I would have done a 10-mile race on some of the paths used in the half-marathon I've entered, but it was the week after the dragon boat races I competed in with my company for the European Corporate Games (12th in the 500 m version, 9th in the 250 m edition, out of 25 teams) and I hadn't fully recovered my energy by race day (I wasn't injured, I simply needed a couple more days before I would have been ready to put everything on the line again).
I also would have done 5 km races in my hometown and Donington Park, but both clashed with other events (the Monaco Grand Prix for the hometown 5 km - if you want me to do such a short running race on a Grand Prix day, think twice before starting it at the same time as the Grand Prix's formation lap! - and the European Corporate Games for Donington. I have confirmed that the clash doesn't exist for the latter next year as the Corporate Games is on a different weekend).

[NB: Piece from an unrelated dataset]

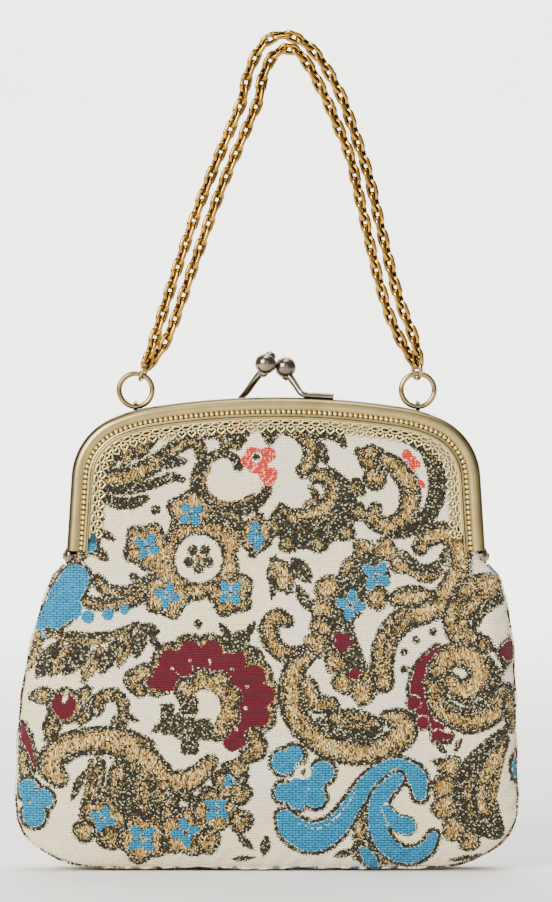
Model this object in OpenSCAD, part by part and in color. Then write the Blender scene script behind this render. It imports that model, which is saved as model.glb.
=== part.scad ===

I have yet to finish a running race in a position higher than last - I was 1172nd at Silverstone - and my fastest 6-mile time in a race is 78 minutes. I do know from training that I can do a full half-marathon in three-and-a-half hours on a good day, and the roadsweeper that collects overly-slow runners goes round at four-and-a-quarter hours at the event I've entered. My target is simply to finish before the roadsweeper does (in the same way as I finished Silverstone two minutes before the ambulance that was doing the same job).
I will be fundraising for the National Autism Society, but haven't arranged any official fundraising options yet. These will exist by the end of next week. Though really, the fundraising is a minor part of the motivation - mostly it's a matter of me needing a focus for getting/staying fit due to strong competitive instincts. Finishing last, but with heart, is something I find motivating, in a way that following an exercise plan for its own sake doesn't.
I have one of those machines but it doesn't work, so I just practice standing still. Very safe.